- **Entries with parts and joints**
# # #

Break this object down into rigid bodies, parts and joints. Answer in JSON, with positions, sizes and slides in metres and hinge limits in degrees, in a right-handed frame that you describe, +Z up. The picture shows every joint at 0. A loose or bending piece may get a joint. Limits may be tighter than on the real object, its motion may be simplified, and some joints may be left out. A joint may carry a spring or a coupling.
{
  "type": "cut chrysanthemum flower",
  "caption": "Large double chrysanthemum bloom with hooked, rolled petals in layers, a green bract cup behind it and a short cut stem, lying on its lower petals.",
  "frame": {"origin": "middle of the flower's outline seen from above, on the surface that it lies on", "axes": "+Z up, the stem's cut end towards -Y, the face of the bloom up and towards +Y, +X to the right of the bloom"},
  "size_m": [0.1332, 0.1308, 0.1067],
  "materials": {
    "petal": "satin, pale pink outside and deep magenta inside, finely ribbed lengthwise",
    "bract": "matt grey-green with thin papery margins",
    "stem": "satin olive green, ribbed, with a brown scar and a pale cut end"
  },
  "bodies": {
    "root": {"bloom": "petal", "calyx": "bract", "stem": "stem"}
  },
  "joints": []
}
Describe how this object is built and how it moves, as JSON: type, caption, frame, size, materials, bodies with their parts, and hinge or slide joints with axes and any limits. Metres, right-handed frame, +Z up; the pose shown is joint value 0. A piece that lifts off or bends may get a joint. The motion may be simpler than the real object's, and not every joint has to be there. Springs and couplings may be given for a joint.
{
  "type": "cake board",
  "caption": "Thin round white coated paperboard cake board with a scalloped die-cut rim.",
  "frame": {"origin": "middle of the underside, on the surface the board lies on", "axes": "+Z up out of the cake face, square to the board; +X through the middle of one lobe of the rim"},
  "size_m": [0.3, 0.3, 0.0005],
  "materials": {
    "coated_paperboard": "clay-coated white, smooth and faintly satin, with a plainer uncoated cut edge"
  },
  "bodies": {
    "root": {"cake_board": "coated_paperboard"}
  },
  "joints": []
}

# # #

- **DIRECTIVE**
Hand back the material above in full, exactly as written.

- **SOLUTION TO THE EXERCISE**
Break this object down into rigid bodies, parts and joints. Answer in JSON, with positions, sizes and slides in metres and hinge limits in degrees, in a right-handed frame that you describe, +Z up. The picture shows every joint at 0. A loose or bending piece may get a joint. Limits may be tighter than on the real object, its motion may be simplified, and some joints may be left out. A joint may carry a spring or a coupling.
{
  "type": "cut chrysanthemum flower",
  "caption": "Large double chrysanthemum bloom with hooked, rolled petals in layers, a green bract cup behind it and a short cut stem, lying on its lower petals.",
  "frame": {"origin": "middle of the flower's outline seen from above, on the surface that it lies on", "axes": "+Z up, the stem's cut end towards -Y, the face of the bloom up and towards +Y, +X to the right of the bloom"},
  "size_m": [0.1332, 0.1308, 0.1067],
  "materials": {
    "petal": "satin, pale pink outside and deep magenta inside, finely ribbed lengthwise",
    "bract": "matt grey-green with thin papery margins",
    "stem": "satin olive green, ribbed, with a brown scar and a pale cut end"
  },
  "bodies": {
    "root": {"bloom": "petal", "calyx": "bract", "stem": "stem"}
  },
  "joints": []
}
Describe how this object is built and how it moves, as JSON: type, caption, frame, size, materials, bodies with their parts, and hinge or slide joints with axes and any limits. Metres, right-handed frame, +Z up; the pose shown is joint value 0. A piece that lifts off or bends may get a joint. The motion may be simpler than the real object's, and not every joint has to be there. Springs and couplings may be given for a joint.
{
  "type": "cake board",
  "caption": "Thin round white coated paperboard cake board with a scalloped die-cut rim.",
  "frame": {"origin": "middle of the underside, on the surface the board lies on", "axes": "+Z up out of the cake face, square to the board; +X through the middle of one lobe of the rim"},
  "size_m": [0.3, 0.3, 0.0005],
  "materials": {
    "coated_paperboard": "clay-coated white, smooth and faintly satin, with a plainer uncoated cut edge"
  },
  "bodies": {
    "root": {"cake_board": "coated_paperboard"}
  },
  "joints": []
}